Today a MERS case was announced in another country — Italy, where the patient is a man who recently traveled to Jordan (it’s being reported that one of his sons there has similar symptoms). This makes at least fifty known patients with greater than 50% mortality rate. Time to introduce our latest potentially large-scale viral adversary.
Middle East respiratory syndrome coronavirus (MERS-CoV) is one of several coronaviruses humans contract. In fact, about 30% of cases of the “common cold” are caused by coronaviruses, but with coronaviruses SARS and MERS, the illness can be far more severe. Under the electron microscope, MERS looks like this:
It’s deadly. As of May 29th, the WHO knew of 49 confirmed cases and 27 deaths. That’s a 55% mortality rate compared to the <10% rate of SARS. (Reuters today says 51 patients with 30 deaths: 58% mortality.)
It can progress quickly. This slide from an article in the New England Journal of Medicine shows the rapid change in four patients, a family cluster of four men who became sick last fall. Two of them died.
We don’t know where it came from, how it can be transmitted, or much else. The assumption is that there’s an animal source, but that hasn’t been found. We know it can be transmitted from person-to-person, but not exactly how that happens or how contagious MERS is. Those aren’t the only puzzles. As Laurie Garrett wrote about the case above, “The cluster of cases in this family presents a list of mysteries: Why were all the sick and dead men? With 28 people in this three-building urban household, why were these four infected, and the other 24 spared? The family lived in a big city, had no animals, ate supermarket food and had jobs that offered no contact with the virus. How did they catch MERS?”
The incubation period may be substantial. A study of French cases of MERS released online by The Lancet yesterday estimates one incubation period as 9-12 days. This calls for longer isolation than expected and raises the risk that the virus will spread as people who don’t yet feel sick travel.

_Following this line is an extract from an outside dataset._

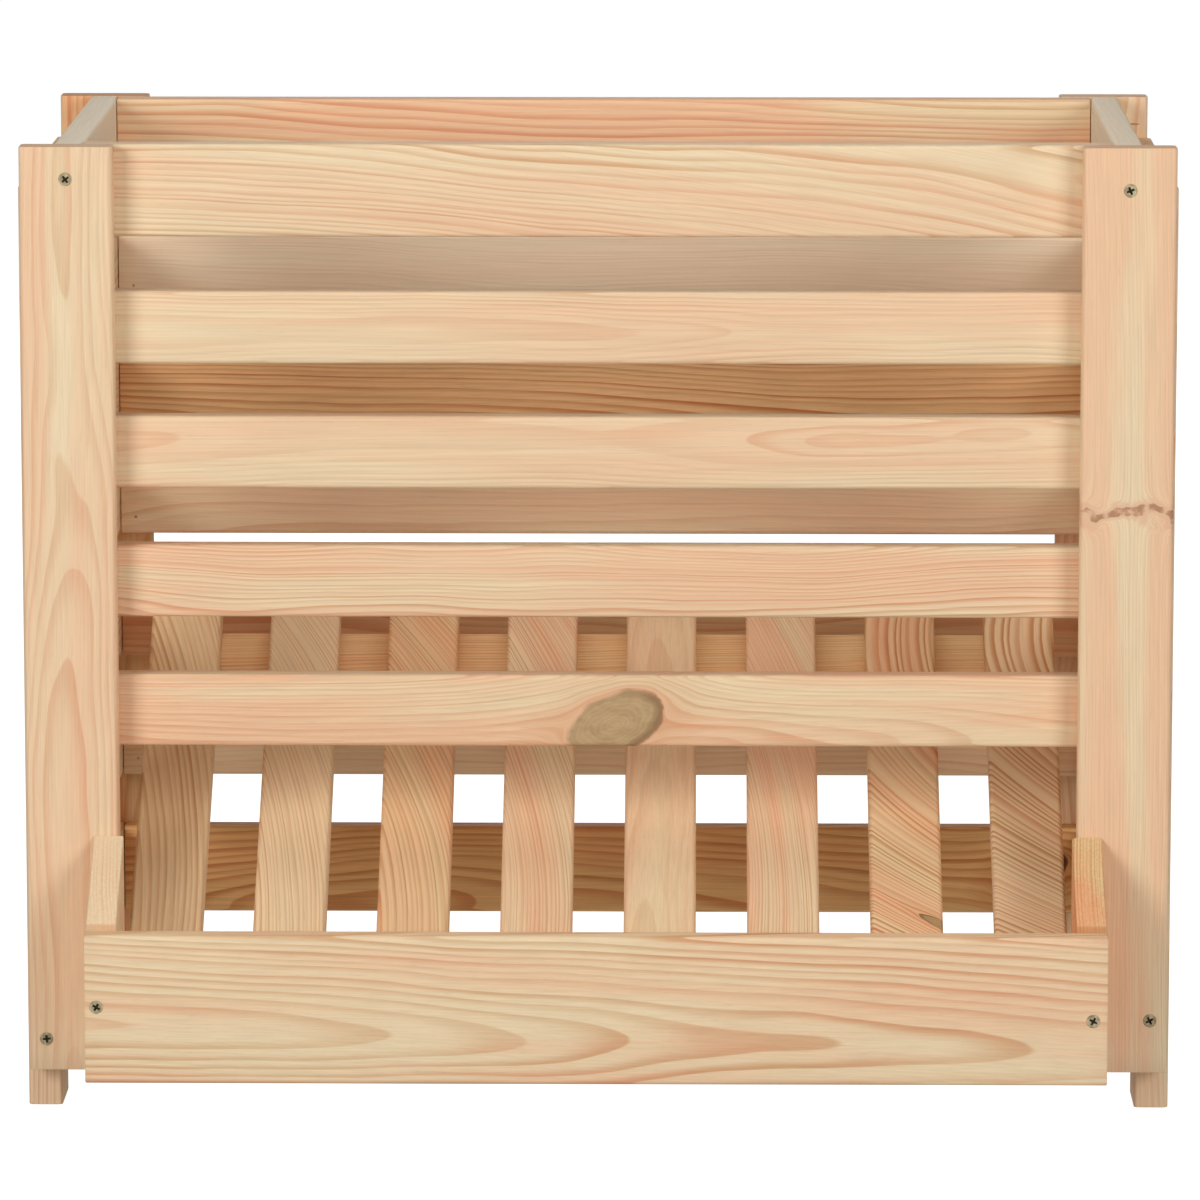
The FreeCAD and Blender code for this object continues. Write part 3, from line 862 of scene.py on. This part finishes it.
def softbox(name, place, target, width, height, power):
    light = bpy.data.lights.new(name, "AREA")
    light.shape = "RECTANGLE"
    light.size = width
    light.size_y = height
    light.energy = power
    lamp = bpy.data.objects.new(name, light)
    bpy.context.scene.collection.objects.link(lamp)
    aim(lamp, place, target)


def set_studio(low, high):
    centre = (low + high) / 2
    world = bpy.data.worlds.new("studio")
    world.use_nodes = True
    sky = world.node_tree.nodes["Background"]
    sky.inputs["Color"].default_value = (1.0, 1.0, 1.0, 1.0)
    b = Bench(world.node_tree)
    height = b.split(b.add("ShaderNodeTexCoord").outputs["Generated"])[2]
    b.feed(sky.inputs["Strength"], b.ramp(height, -0.1, 0.1, GROUND_BOUNCE, AMBIENT))
    bpy.context.scene.world = world
    softbox("left_softbox", (-2.2, -2.9, 1.35), centre, 1.5, 1.5, LEFT_POWER)
    softbox("right_softbox", (2.2, -2.9, 1.35), centre, 1.5, 1.5, RIGHT_POWER)
    softbox("overhead", (0.0, -0.4, 2.3), centre, 2.0, 1.6, OVERHEAD_POWER)
    softbox("rear_softbox", (0.0, 3.4, 1.6), centre, 1.5, 1.5, REAR_POWER)
    corners = [(x * FLOOR_REACH, y * FLOOR_REACH, 0.0) for x, y in ((-1, -1), (1, -1), (1, 1), (-1, 1))]
    sheet = bpy.data.meshes.new("floor")
    sheet.from_pydata(corners, [], [(0, 1, 2, 3)])
    sheet.materials.append(floor_material())
    floor = bpy.data.objects.new("floor", sheet)
    bpy.context.scene.collection.objects.link(floor)
    floor.visible_diffuse = False
    floor.visible_glossy = False
    view = bpy.context.scene.view_settings
    view.view_transform = "Standard"
    view.look = "None"


# ----------------------------------------------------------------- the feeder

def build():
    low, high = (Vector(corner) for corner in cad_box)
    set_camera(low, high)
    set_studio(low, high)
    pine = pine_material()
    zinc = metal_material("yellow_zinc", rgb(214, 202, 166), rgb(162, 146, 110), 0.36, 0.6)
    coated = metal_material("coated_brad", rgb(206, 170, 128), rgb(176, 138, 98), 0.5, 0.15)
    tree = board_tree(pine)
    cuts = cuts_of_the_log()
    slots = {row["node"]: row["material_slot"] for row in frame["record"]["subparts"]}
    heads = []
    for node in sorted(frame["nodes"]):
        if node in ("front_panel_screws", "back_panel_screws", "trough_front_screws"):
            heads += [(spot[0], spot[1]) for spot in set_out_fasteners(node)]
    thickness = min(Vector(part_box("front_top_rail")[1]) - Vector(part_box("front_top_rail")[0]))
    for number, node in enumerate(sorted(frame["nodes"])):
        if slots[node] == "zinc_screw":
            drive_fasteners(node, zinc, number)
        elif slots[node] == "brad":
            drive_fasteners(node, coated, number)
        elif node.startswith("trough_side"):
            trough_cheek(node, pine, cuts)
        elif node.startswith("rack_slat"):
            plane_board(sloping_board(node, UPHILL, RIGHT, thickness, cuts), tree, pine, ())
        elif node.startswith("rack_batten"):
            plane_board(sloping_board(node, RIGHT, UPHILL, thickness, cuts), tree, pine, ())
        else:
            plane_board(straight_board(node, cuts), tree, pine, heads)


build()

It’s centered in a troubled area. It’s called Middle East respiratory syndrome for a reason: all currently known cases originated there (one transmission is known to have taken place outside of that region, but from a patient infected there). Millions of Syrians have been displaced during their civil war and many refugees are crammed together in camps, like this one in Jordan that was featured on yesterday’s PBS Newshour. If the virus were to get a foothold in a place like that, it could quickly overwhelm the medical resources for refugee care.